Politische und geographische Besonderheit
Die außergewöhnliche politische und geographische Situation - die Walser Rettung ist eine Rettungswache des Bayerischen Roten Kreuzes auf politisch österreichischem Gebiet - führt zu einigen Besonderheiten. Beispielsweise muss das Personal speziell ausgebildet werden. „Unsere Mitglieder werden größtenteils nach deutschen Richtlinien ausgebildet. Zugleich müssen wir aber streng darauf achten, dass auch die Anforderungen des österreichischen Sanitätsgesetzes erfüllt werden“, erklärt Benedikt Fritz. Die Zivildiener werden nach dem österreichischen Sanitätsgesetz ausgebildet. Auch die Einsatzzeiten seien mit durchschnittlich 1,5 Stunden vergleichsweise lang. „Das liegt daran, dass wir die Patienten in die Kliniken des Klinikverbunds Oberallgäu transportieren müssen, also mehr als 30 km nach Immenstadt oder gut 50 km nach Kempten.“
Einsatzzahlen
Die Einsatzzahlen des Teams sind beeindruckend. „2019 hatten wir 1.171 Einsätze und allein von Januar bis Ende Juni 2020 bereits 666 – davon allein knapp 400 im Januar und Februar“, zählt Fritz auf.

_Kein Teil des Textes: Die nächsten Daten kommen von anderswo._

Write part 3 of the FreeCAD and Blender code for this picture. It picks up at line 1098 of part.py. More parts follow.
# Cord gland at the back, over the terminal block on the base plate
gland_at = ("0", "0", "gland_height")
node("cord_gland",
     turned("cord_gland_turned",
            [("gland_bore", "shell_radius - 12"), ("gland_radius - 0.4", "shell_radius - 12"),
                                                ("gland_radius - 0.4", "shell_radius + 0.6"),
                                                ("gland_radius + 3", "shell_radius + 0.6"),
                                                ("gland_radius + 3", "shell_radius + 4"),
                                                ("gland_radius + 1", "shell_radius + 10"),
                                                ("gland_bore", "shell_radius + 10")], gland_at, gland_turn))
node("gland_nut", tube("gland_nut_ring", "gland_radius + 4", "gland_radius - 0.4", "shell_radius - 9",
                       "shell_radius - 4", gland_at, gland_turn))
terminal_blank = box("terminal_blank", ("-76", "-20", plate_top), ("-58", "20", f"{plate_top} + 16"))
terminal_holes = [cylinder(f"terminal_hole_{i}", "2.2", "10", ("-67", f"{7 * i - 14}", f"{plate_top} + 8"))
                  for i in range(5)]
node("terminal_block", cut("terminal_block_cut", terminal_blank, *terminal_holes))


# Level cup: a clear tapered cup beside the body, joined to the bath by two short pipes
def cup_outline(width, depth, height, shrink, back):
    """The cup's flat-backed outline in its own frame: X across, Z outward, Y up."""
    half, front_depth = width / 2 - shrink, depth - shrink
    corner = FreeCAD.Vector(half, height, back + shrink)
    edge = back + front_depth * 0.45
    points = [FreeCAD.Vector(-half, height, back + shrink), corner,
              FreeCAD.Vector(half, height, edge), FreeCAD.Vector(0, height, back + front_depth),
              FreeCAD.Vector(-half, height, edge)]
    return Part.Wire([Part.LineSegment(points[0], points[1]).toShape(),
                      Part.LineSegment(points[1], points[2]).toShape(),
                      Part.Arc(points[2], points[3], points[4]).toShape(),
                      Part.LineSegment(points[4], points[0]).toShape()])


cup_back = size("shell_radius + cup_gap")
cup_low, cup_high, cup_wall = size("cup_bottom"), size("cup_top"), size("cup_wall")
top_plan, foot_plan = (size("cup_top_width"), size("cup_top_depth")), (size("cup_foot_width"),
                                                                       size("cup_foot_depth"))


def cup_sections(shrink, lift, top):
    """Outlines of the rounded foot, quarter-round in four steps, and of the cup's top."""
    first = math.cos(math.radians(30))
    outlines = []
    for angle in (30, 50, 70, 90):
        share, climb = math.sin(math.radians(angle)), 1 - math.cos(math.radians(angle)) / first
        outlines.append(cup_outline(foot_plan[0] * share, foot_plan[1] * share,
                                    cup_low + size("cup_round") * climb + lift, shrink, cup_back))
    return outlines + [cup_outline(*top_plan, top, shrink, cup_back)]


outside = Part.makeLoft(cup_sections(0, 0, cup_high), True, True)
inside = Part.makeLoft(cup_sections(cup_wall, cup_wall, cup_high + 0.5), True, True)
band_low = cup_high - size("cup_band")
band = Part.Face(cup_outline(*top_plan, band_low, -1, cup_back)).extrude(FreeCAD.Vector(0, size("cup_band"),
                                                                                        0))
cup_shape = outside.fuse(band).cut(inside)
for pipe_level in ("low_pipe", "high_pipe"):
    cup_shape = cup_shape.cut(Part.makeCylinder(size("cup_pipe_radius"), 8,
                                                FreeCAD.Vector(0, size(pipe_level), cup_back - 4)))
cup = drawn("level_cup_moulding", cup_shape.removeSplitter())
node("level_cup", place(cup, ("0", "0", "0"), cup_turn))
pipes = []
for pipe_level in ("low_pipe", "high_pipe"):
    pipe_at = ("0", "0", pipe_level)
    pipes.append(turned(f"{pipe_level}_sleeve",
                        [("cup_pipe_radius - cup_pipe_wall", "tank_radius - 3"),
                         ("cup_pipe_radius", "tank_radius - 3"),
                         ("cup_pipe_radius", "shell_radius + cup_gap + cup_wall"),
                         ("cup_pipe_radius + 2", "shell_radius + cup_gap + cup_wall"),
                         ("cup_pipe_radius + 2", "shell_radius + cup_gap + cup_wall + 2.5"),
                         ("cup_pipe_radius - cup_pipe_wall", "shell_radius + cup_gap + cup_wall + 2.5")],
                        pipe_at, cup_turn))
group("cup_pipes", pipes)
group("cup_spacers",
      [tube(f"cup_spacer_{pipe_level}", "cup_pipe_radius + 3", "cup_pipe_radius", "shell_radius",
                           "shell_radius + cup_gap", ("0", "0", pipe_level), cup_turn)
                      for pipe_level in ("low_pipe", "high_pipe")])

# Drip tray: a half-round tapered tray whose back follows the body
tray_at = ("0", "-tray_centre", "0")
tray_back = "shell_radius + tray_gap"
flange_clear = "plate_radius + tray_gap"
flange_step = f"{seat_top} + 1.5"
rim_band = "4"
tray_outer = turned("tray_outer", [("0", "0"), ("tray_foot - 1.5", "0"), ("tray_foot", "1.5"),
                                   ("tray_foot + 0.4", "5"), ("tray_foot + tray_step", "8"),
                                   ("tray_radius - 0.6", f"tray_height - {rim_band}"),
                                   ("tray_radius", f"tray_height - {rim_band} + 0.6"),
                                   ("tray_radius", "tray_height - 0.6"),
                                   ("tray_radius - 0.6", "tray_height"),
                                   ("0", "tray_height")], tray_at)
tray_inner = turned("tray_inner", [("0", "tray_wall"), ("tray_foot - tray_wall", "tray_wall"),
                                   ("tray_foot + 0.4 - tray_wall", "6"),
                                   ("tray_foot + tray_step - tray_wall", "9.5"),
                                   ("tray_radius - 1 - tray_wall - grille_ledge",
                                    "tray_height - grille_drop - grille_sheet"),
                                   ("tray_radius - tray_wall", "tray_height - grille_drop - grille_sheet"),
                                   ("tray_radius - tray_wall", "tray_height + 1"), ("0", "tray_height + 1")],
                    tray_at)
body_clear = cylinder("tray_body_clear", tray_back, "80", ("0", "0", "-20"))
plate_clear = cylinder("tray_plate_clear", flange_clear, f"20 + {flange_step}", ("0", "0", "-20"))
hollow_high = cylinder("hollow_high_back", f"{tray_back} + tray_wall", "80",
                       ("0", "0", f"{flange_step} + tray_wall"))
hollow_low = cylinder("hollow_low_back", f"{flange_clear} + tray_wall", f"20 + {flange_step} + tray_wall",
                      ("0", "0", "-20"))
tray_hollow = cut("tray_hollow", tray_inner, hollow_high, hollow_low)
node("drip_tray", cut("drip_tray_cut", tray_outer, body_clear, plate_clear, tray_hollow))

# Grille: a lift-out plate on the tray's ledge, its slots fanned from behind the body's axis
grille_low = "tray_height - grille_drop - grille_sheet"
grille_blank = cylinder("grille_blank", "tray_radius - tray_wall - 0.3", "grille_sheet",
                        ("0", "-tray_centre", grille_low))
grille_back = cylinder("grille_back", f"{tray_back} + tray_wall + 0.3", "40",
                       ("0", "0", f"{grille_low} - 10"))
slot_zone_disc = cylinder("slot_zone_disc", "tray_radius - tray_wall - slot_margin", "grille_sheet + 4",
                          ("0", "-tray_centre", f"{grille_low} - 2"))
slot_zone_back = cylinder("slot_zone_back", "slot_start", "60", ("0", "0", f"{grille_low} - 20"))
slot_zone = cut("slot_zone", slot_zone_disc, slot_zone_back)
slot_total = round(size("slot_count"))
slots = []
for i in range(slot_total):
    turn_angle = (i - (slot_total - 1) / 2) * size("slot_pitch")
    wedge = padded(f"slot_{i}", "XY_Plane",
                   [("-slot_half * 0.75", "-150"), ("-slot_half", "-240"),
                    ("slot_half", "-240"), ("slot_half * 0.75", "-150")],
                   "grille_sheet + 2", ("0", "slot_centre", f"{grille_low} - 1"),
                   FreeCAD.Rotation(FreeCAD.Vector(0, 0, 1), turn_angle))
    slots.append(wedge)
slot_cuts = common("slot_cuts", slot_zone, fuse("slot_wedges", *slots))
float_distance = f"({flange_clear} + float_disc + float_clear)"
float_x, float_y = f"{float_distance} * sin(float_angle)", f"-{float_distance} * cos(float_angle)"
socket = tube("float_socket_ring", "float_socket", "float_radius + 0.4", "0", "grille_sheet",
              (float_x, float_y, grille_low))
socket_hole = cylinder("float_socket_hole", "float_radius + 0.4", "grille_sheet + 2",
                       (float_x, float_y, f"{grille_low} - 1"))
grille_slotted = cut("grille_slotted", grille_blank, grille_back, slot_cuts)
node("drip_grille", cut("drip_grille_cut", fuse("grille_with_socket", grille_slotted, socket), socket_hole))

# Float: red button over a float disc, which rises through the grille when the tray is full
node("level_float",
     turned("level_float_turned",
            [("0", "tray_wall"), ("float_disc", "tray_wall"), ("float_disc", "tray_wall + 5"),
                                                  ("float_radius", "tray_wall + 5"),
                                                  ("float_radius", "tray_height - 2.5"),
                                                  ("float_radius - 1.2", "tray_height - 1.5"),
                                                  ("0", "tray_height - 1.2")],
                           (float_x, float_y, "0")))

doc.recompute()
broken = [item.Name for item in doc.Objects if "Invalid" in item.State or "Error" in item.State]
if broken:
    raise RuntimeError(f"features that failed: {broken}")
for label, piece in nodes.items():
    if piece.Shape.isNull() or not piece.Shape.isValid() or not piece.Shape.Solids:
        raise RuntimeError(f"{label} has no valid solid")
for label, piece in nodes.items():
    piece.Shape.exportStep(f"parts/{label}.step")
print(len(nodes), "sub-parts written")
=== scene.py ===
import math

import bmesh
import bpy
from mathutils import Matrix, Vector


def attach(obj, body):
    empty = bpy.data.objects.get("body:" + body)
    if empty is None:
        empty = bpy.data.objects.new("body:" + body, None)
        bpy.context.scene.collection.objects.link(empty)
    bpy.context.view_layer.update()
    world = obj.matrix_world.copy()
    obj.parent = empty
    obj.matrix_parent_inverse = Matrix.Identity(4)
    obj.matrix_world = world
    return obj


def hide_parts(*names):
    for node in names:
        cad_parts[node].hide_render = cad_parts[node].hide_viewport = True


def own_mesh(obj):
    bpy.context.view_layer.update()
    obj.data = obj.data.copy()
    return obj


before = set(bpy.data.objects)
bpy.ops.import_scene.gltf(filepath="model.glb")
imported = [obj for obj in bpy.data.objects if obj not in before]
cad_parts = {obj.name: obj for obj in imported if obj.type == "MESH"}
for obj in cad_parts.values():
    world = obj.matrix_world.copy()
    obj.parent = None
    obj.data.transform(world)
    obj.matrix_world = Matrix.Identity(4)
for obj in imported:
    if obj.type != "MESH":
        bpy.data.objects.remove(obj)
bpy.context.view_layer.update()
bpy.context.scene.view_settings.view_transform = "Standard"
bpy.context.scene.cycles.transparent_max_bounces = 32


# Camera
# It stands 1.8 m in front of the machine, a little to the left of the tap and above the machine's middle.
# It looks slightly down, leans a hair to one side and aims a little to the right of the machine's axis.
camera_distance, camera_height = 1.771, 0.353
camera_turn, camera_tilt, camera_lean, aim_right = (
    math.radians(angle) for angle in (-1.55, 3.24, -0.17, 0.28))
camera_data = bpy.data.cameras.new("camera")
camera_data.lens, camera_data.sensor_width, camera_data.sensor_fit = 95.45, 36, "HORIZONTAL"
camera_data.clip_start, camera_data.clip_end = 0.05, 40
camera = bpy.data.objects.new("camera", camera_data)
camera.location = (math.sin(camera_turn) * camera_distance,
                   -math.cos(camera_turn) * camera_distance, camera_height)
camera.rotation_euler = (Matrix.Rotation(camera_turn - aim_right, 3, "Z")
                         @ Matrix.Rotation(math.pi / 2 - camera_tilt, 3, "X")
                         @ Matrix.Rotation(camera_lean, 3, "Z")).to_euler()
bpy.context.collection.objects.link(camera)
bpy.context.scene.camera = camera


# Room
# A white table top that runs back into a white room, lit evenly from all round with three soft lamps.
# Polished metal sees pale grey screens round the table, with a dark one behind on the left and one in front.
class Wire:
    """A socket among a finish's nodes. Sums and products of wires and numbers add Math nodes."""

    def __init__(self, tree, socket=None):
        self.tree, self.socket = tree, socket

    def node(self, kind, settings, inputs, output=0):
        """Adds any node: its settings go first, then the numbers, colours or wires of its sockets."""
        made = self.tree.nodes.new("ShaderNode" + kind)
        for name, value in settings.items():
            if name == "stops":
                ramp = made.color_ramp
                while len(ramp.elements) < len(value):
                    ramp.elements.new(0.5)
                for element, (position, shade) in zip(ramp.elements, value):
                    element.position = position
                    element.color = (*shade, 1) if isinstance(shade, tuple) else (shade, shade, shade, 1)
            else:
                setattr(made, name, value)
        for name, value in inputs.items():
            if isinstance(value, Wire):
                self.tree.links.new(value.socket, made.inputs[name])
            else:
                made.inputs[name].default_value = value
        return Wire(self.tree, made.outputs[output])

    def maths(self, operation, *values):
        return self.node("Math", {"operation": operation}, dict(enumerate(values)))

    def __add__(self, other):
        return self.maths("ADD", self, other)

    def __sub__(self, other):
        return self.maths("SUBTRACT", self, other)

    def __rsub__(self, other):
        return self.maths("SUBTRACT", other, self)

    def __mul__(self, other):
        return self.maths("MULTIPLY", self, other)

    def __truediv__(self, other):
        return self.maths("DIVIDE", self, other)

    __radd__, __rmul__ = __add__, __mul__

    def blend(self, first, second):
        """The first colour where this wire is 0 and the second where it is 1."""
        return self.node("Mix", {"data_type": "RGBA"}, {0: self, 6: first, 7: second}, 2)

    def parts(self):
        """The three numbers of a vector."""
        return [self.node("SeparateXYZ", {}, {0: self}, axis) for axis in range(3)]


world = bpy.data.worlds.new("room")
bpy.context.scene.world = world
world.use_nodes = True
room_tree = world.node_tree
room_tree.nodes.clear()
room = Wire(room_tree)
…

Zum Vergleich: Im Gründungsmonat, dem Dezember 1995, waren es 46, im Jahr darauf 672 Einsätze. „In den Wintermonaten haben wir es überwiegend mit Skiunfällen zu tun. In den Sommermonaten ist es ein Sammelsurium aller möglicher Notfälle und Erkrankungen.“
Mehr als nur der Rettungsdienst
Der Rettungsdienst ist nur eine der Aufgaben der Walser Rettung. Weitere sind beispielsweise Erste-Hilfe-Kurse für deutsche und österreichische Führerscheinbewerber, Ersthelferausbildungen für Firmen, Hotels und Liftbetreiber, Kindernotfallkurse für Eltern, die Ruf-Hilfe (ein Hausnotrufsystem) mit derzeit 50 hilfebedürftigen Personen im Kleinwalsertal sowie die bereits erwähnten Sanitätsdienste bei Veranstaltungen. Nicht zu vergessen die Monatsabende für die Ausbildung der ehrenamtlichen Kollegeninnen und Kollegen sowie interne Aus- und Weiterbildungen.

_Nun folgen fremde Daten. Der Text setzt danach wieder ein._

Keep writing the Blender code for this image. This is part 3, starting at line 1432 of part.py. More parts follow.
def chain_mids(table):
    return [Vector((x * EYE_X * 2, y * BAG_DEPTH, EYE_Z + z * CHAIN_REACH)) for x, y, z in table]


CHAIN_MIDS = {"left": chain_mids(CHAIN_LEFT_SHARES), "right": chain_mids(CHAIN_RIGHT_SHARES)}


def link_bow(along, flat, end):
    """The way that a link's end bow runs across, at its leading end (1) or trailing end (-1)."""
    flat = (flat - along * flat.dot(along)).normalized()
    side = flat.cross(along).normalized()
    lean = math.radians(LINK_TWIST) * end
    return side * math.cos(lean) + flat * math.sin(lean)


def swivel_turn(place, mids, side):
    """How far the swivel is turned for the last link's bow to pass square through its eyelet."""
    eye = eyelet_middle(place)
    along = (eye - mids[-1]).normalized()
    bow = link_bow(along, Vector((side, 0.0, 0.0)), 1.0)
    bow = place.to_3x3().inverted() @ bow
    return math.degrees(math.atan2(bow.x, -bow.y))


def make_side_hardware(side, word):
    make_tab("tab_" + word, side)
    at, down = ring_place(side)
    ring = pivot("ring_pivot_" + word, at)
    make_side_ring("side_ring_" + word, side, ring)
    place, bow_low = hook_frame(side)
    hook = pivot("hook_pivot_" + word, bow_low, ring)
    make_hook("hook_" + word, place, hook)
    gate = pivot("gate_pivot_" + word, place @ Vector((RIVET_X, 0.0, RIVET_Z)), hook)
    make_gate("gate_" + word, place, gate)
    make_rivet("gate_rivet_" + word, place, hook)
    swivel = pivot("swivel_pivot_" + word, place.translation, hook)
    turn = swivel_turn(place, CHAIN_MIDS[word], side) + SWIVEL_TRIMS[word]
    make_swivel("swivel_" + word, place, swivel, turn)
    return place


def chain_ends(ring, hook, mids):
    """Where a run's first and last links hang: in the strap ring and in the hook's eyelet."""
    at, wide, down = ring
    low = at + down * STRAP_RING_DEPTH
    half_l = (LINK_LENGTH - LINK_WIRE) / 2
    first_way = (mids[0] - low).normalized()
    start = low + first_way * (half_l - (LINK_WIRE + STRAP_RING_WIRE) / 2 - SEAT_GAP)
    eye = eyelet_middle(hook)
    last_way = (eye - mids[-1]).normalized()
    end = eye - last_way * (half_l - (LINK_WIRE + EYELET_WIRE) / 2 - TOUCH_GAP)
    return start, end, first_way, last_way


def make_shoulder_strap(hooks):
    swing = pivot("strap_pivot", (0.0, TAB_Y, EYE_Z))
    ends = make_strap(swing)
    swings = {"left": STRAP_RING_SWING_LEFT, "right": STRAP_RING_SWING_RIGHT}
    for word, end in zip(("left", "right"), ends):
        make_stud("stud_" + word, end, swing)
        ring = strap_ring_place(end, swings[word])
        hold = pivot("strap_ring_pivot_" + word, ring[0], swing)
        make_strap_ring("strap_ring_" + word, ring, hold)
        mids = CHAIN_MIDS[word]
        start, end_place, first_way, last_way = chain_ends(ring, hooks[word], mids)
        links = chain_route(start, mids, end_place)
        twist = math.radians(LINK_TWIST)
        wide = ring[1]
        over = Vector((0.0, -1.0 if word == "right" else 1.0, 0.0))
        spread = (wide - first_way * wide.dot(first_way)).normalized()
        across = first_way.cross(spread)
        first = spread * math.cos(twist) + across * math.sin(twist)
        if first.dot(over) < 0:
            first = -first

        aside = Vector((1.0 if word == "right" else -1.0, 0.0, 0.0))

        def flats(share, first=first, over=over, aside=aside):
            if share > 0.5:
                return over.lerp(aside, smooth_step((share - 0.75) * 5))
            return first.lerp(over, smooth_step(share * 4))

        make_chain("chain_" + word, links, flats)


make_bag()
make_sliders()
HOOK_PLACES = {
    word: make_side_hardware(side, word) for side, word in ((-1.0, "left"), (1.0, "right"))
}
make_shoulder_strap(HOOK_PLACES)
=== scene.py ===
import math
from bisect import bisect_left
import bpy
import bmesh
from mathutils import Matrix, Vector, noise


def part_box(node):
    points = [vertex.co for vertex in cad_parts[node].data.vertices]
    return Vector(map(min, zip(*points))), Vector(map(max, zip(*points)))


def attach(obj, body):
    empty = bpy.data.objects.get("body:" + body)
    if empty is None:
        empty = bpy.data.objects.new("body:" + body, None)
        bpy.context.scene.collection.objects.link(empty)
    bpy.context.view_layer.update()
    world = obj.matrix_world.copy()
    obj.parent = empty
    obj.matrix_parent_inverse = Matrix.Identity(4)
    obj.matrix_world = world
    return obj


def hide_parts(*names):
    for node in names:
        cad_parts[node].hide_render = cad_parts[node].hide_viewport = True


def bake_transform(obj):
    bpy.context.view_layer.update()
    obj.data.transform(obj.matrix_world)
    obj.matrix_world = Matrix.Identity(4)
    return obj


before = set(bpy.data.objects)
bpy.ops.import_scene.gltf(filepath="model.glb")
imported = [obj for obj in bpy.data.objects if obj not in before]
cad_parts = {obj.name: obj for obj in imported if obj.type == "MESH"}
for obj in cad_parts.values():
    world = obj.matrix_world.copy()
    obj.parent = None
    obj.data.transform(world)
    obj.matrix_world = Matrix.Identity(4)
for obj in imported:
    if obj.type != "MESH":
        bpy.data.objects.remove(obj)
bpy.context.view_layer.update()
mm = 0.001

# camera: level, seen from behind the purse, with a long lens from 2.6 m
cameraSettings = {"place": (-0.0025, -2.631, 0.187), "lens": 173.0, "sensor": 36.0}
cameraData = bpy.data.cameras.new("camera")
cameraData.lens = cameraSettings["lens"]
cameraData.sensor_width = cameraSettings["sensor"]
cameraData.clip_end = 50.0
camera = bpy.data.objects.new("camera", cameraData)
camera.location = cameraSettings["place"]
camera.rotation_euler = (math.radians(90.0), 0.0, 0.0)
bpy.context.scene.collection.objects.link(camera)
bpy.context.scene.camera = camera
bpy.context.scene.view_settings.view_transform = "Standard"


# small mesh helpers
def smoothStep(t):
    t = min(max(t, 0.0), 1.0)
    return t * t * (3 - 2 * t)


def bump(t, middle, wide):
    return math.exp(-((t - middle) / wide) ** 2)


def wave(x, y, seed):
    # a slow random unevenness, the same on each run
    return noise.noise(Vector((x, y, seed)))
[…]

Was fasziniert das Urgestein?
Einer, der fast von Anfang an bei der Walser Rettung dabei ist, ist Thomas Fritz. Er ist hauptberuflicher stellvertretender Wachleiter an den Rettungswachen Oberstdorf und Kleinwalsertal und mit seinem oben zitierten Namensvetter und Kollegen Benedikt Fritz weder verwandt noch verschwägert. Der 47-Jährige aus Riezlern ist seit 1996 bei der Walser Rettung aktiv, zunächst im Ehrenamt, seit 1997 hauptamtlich. „Ich gehöre fast zum Gründungskomitee und konnte bei vielen Entwicklungen mitwirken“, sagt Thomas Fritz nicht ohne Stolz. Auch heute noch, nach fast 25 Jahren gehe er gern und mit Freude zur Arbeit. Ihm gefalle das sehr kollegial-freundschaftliche Miteinander und die Möglichkeiten, Menschen in Notsituationen zu helfen. „Auf organisatorischer Seite macht es die politische und geographische Lage des Kleinwalsertales immer wieder spannend, Entscheidungen und Regularien zu treffen“, findet er und fasst die Besonderheit „seiner“ Truppe so zusammen: „Das Besondere an uns ist einfach das Gesamtpaket“.